Most of the time though Alembic is used to run database migrations with SQLAlchemy dialect: https://alembic.sqlalchemy.org/en/latest/tutorial.html#running-our-second-migration

Joselguti commented 1 year ago

@IlyaFaer,

I have been doing several tests using SQLAlchemy dialect, tests of insertion and read of data in big chunks, I have encountered the following error when inserting/reading more than 250.000 rows and 24 columns at once:

grpc._channel._InactiveRpcError: <_InactiveRpcError of RPC that terminated with:
        status = StatusCode.ABORTED
        details = "Transaction was aborted."
        debug_error_string = "{"created":"@1667909603.922000000","description":"Error received from peer ipv4:142.251.129.202:443","file":"src/core/lib/surface/call.cc","file_line":904
,"grpc_message":"Transaction was aborted.","grpc_status":10}"

To fix this error I am just splitting it in smaller sections and cycling to insert/read them into spanner, do you know of another solution?

On other hand, I have been trying to add new columns to an already existing table in spanner.

types_dict = {np.dtype('O'): String(50), np.dtype('int64'): Integer, np.dtype('float64'): Float,
              'TIMESTAMP': 'TIMESTAMP'}
metadata = MetaData(bind=spanner_engine)
#Bring table Object
table = Table(holding_name, metadata, autoload=True)
# Compare current df with spanner df, If new columns, attach
data_columns=list(rows[0].keys())
new_df_columns=list(df.columns)
if new_df_columns != data_columns:
    new_cols = list(set(new_df_columns) - set(data_columns))
    for each in new_cols:
        table.append_column(Column(each, types_dict[df.dtypes[each]], nullable=True))
metadata.create_all(spanner_engine)

I don't get any kind of error when executing this code, however there is no change reflected in spanner.

IlyaFaer commented 1 year ago

To fix this error I am just splitting it in smaller sections and cycling to insert/read them into spanner, do you know of another solution?

No, here I don't see another solution.

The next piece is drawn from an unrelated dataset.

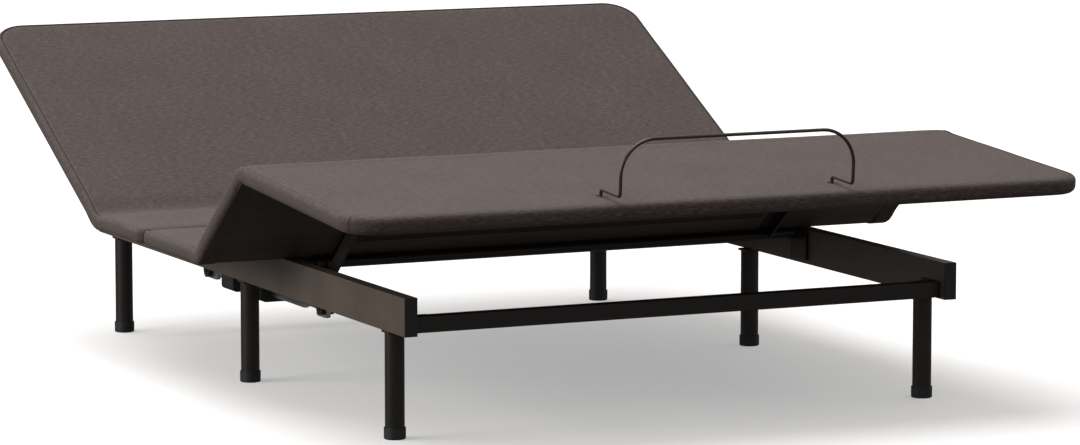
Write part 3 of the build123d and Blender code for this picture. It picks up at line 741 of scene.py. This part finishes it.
GROMMET = [(r * MM, h * MM) for r, h in (
    (7.2, 22.0), (7.2, 29.2), (7.6, 30.0), (8.6, 30.5), (10.6, 30.6), (12.0, 30.5), (12.8, 30.1),
    (12.8, 29.4), (11.6, 28.6), (10.9, 27.5), (10.9, 22.0),
)]
for number, x in enumerate(PEG_X):
    grommet = lathe(f"socket_grommet_{number + 1}", GROMMET, (x, PEG_Y), foot_fold)
    finish_with(grommet, "black_plastic")
    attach(grommet, "foot_section")

# ---- floor, light and camera ---------------------------------------------------------------
floor_mesh = bpy.data.meshes.new("floor")
reach = 60.0
floor_corners = [(-reach, -reach, 0), (reach, -reach, 0), (reach, reach, 0), (-reach, reach, 0)]
floor_mesh.from_pydata(floor_corners, [], [(0, 1, 2, 3)])
floor = bpy.data.objects.new("floor", floor_mesh)
bpy.context.scene.collection.objects.link(floor)
floor_material, floor_tree, floor_shader = material("floor_paper", (0.64, 0.622, 0.606), 0.9)
floor_shader.inputs["Specular IOR Level"].default_value = 0.1
floor_shader.inputs["Emission Color"].default_value = (1.0, 1.0, 1.0, 1.0)
floor_shader.inputs["Emission Strength"].default_value = 0.36
seen_below = add(floor_tree, "ShaderNodeNewGeometry").outputs["Backfacing"]
clear = add(floor_tree, "ShaderNodeBsdfTransparent")
floor_mix = add(floor_tree, "ShaderNodeMixShader", None, {
    0: seen_below, 1: floor_shader.outputs["BSDF"], 2: clear.outputs["BSDF"],
})
floor_tree.links.new(floor_mix.outputs["Shader"], floor_tree.nodes["Material Output"].inputs["Surface"])
floor_mesh.materials.append(floor_material)
floor.visible_diffuse = False
floor.visible_glossy = False


def area_light(name, place, target, size, power, colour=(1.0, 1.0, 1.0)):
    """Soft square light aimed at a point."""
    light = bpy.data.lights.new(name, "AREA")
    light.shape = "RECTANGLE"
    light.size, light.size_y = size
    light.energy = power
    light.color = colour
    obj = bpy.data.objects.new(name, light)
    obj.location = place
    obj.rotation_mode = "QUATERNION"
    obj.rotation_quaternion = (Vector(target) - Vector(place)).to_track_quat("-Z", "Y")
    bpy.context.scene.collection.objects.link(obj)
    return obj


sun = bpy.data.lights.new("key_light", "SUN")
sun.angle = math.radians(50)
sun.energy = 2.6
sun_object = bpy.data.objects.new("key_light", sun)
sun_object.rotation_mode = "QUATERNION"
sun_object.rotation_quaternion = Vector((0.15, -0.30, -1.0)).to_track_quat("-Z", "Y")
bpy.context.scene.collection.objects.link(sun_object)
area_light("side_light", (-4.5, 0.5, 1.6), (0.0, 0.0, 0.3), (3.0, 2.0), 110.0)

world = bpy.data.worlds.new("studio")
world.use_nodes = True
world_tree = world.node_tree
upward = add(world_tree, "ShaderNodeTexCoord").outputs["Generated"]
height = add(world_tree, "ShaderNodeSeparateXYZ", None, {0: upward})
glow = ramp(world_tree, calc(world_tree, "MULTIPLY_ADD", height.outputs[2], 0.5, 0.5), [
    (0.40, (0.10, 0.094, 0.090)), (0.52, (0.32, 0.31, 0.30)),
    (0.80, (0.60, 0.60, 0.60)), (1.0, (0.78, 0.78, 0.78)),
])
world_tree.links.new(glow, world_tree.nodes["Background"].inputs["Color"])
world_tree.nodes["Background"].inputs["Strength"].default_value = 1.0
bpy.context.scene.world = world
bpy.context.scene.view_settings.view_transform = "Standard"

CAMERA_PLACE = Vector((-3.6817, -8.0729, 1.4082))
YAW, PITCH = math.radians(24.93), math.radians(7.34)
camera_data = bpy.data.cameras.new("camera")
camera_data.sensor_fit = "HORIZONTAL"
camera_data.sensor_width = 36.0
camera_data.lens = 159.53
camera_data.clip_end = 200.0
camera = bpy.data.objects.new("camera", camera_data)
camera.location = CAMERA_PLACE
aim = Vector((math.sin(YAW) * math.cos(PITCH), math.cos(YAW) * math.cos(PITCH), -math.sin(PITCH)))
camera.rotation_mode = "QUATERNION"
camera.rotation_quaternion = aim.to_track_quat("-Z", "Y")
bpy.context.scene.collection.objects.link(camera)
bpy.context.scene.camera = camera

Aborted kind of error means a data conflict: the data read/written is no longer actual, so it can't be written/read correctly. The longer a transaction takes and the more data it influences, the higher is the chance of an Aborted error. We have an aborted transaction auto-retry mechanism (see this), but in case of big inserts it's unlikely the transaction will be successfully retried, as it's still a big amount of data.

You can try AUTOCOMMIT mode to commit smaller peaces of data without manipulating transactions too much. In the docs there are recommendations about measuring an optimal transaction size: https://cloud.google.com/spanner/docs/commit-statistics https://cloud.google.com/spanner/docs/reference/rest/v1/TransactionOptions

IlyaFaer commented 1 year ago

I don't get any kind of error when executing this code, however there is no change reflected in spanner.

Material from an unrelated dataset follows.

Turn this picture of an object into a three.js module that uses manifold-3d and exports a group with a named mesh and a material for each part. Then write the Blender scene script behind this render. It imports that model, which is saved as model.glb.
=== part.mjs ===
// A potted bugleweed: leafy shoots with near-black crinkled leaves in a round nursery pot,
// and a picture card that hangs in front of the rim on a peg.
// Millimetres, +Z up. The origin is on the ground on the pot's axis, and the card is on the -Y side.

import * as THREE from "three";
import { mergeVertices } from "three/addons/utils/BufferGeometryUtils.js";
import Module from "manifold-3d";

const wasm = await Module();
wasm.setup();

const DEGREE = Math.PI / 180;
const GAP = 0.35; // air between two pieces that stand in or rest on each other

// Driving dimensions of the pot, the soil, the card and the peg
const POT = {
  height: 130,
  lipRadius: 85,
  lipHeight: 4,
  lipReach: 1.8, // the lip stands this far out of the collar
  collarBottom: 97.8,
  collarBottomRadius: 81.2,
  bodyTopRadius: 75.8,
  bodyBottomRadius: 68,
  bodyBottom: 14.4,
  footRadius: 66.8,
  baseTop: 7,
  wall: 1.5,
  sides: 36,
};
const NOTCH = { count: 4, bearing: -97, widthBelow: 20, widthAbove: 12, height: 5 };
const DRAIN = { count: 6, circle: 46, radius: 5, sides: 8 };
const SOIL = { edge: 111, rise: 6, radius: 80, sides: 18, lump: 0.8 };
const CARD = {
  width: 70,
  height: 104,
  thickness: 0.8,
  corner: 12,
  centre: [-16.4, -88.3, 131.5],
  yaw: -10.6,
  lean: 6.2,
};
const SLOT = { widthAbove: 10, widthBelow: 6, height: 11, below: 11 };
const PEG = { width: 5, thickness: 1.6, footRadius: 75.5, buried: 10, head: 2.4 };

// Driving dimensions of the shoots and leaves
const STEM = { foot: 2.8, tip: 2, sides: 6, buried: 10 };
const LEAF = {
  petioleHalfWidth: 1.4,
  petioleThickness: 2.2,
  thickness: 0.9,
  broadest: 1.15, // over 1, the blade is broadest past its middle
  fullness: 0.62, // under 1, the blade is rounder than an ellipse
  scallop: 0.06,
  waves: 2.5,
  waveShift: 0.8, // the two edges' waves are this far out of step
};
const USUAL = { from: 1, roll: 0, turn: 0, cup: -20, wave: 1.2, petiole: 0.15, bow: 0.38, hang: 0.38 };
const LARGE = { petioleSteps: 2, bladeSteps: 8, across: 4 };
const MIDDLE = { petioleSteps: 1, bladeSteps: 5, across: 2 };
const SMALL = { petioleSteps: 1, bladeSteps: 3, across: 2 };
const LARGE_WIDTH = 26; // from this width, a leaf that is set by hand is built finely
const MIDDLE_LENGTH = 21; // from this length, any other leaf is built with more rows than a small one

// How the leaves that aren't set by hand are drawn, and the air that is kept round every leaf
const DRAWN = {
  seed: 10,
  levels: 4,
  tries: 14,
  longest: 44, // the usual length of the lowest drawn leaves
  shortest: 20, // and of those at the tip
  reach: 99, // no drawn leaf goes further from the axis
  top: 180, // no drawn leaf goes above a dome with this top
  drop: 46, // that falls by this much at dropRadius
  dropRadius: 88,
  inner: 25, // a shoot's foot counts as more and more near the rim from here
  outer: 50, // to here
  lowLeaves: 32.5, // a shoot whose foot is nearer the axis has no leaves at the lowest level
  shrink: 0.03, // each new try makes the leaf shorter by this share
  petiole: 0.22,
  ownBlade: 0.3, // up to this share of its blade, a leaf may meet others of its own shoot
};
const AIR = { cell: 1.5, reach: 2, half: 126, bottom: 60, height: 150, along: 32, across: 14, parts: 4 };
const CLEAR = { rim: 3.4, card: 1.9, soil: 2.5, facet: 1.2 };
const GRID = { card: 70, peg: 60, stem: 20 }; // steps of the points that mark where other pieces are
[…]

DDLs in Spanner are executed outside of normal transactions and in the default mode they are lazy. It means when you're executing DDLs, they are not really executed, but gathered into a batch. On commit or another SQL operation execute, all the batched DDLs are executed on the database. So, I guess, you just need to call commit in your program to make the DDL happen (or use AUTOCOMMIT mode, which'll execute every DDL immediately).

IlyaFaer commented 1 year ago

Seems like all the questions are answered for now. Closing the issue.

Joselguti commented 1 year ago

@IlyaFaer Sorry, I lost track of this Issue Ticket.

What do you mean by commit? I tried using the following: autocommit_engine = spanner_engine.execution_options(isolation_level="AUTOCOMMIT") But it didn't work either, I see no changes in my spanner table.

Basically what I want to achieve is the following

(Code taken from: https://cloud.google.com/spanner/docs/samples/spanner-add-column)

`def add_column(instance_id, database_id):
    """Adds a new column to the Albums table in the example database."""
    spanner_client = spanner.Client()
    instance = spanner_client.instance(instance_id)
    database = instance.database(database_id)

    operation = database.update_ddl(
        ["ALTER TABLE Albums ADD COLUMN MarketingBudget INT64"]
    )

    print("Waiting for operation to complete...")
    operation.result(OPERATION_TIMEOUT_SECONDS)

    print("Added the MarketingBudget column.")`

Is there a way of doing this with python-spanner-sqlalchemy

IlyaFaer commented 1 year ago

What do you mean by commit?

Well, commit, explicit call, like

connection.commit()

To add a column (or do another kind of schema change), usually migrations are used. In SQLAlchemy there is an Alembic tool, which organizes such things.

You still can do something like this:

engine.execute('ALTER TABLE %s ADD COLUMN %s %s' % (table_name, column_name, column_type))

to add a column manually, but it's not a common way.